In my paleoconservative article that inspired this follow-up, I wrote:
This essay has been an attempt to place paleoconservatives in a historical context, and to focus on how they differ from other conservative on important policy issues. In this light you can see that paleoconservatives are a continuation or recovery of the traditionalist element of the Right that has been there from the beginning. In many ways it has more in common with the Old Right, especially the Southern Agrarian element, than it does with the modern right. Many commentators have noticed this commonality.
However, as I stated in the passage above, the underlying differences are much deeper than mere differences on certain issues. Paleoconservatism is informed by certain philosophical presumptions that differ markedly from the presumptions of neocons and most modern conservatives. It is a hard concept to initially get your arms around for the uninitiated, but once you understand the presumptions the positions on issues naturally follow. It is not just a hodge-podge of policy differences. Likewise, the neocons have their own different set of underlying philosophical presumptions. While the modern Right generally takes positions on the issues similar to the neocons, it is not at all clear that all conservatives entirely understand what philosophy they are buying into.

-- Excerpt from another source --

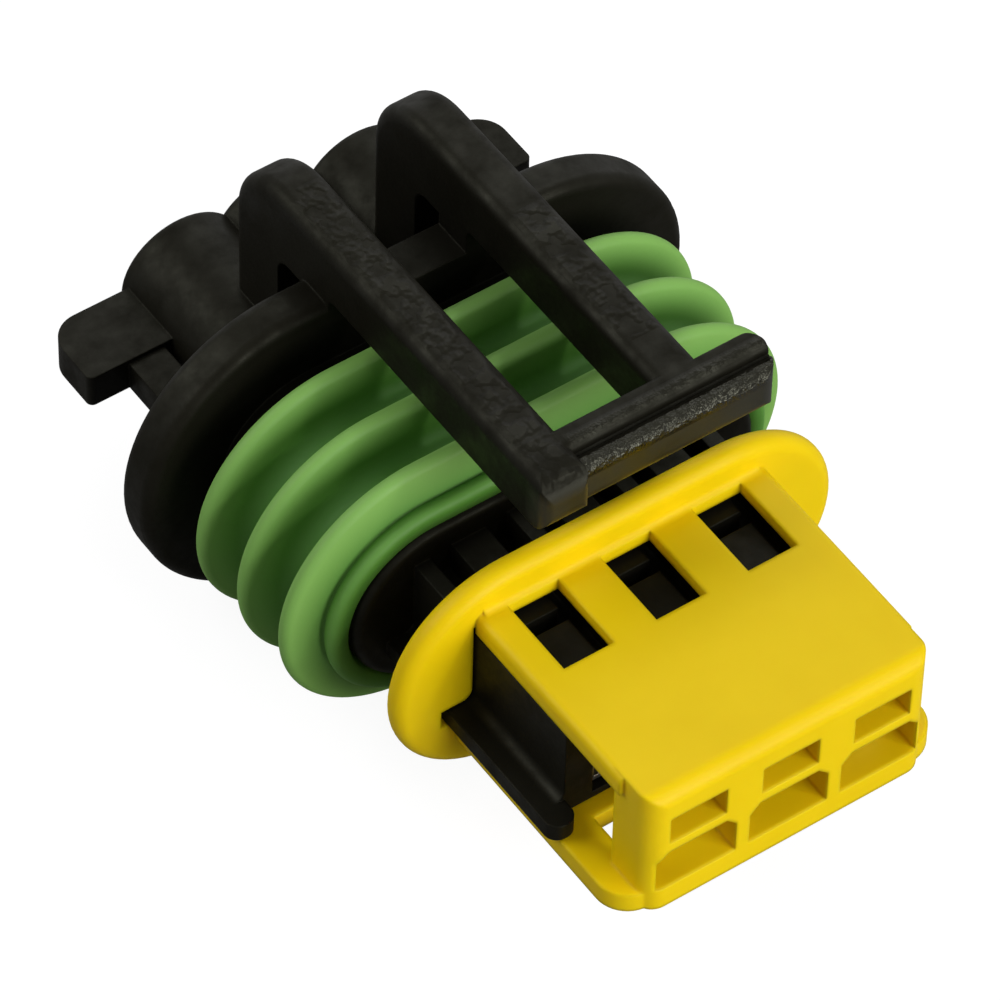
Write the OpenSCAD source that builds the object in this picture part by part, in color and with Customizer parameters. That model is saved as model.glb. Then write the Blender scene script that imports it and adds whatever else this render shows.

It will be through trying to illustrate these core philosophical differences, not just debating the merits of free-trade vs. fair trade, that a broader understanding will be fostered of how the sides differ and what each has to offer with regard to addressing the problems we face as a nation today, and where we went wrong in the past.
I will leave the complicated and perhaps cumbersome discussion of each side's underlying philosophy for later essays. I hope this essay has adequately laid the historical framework.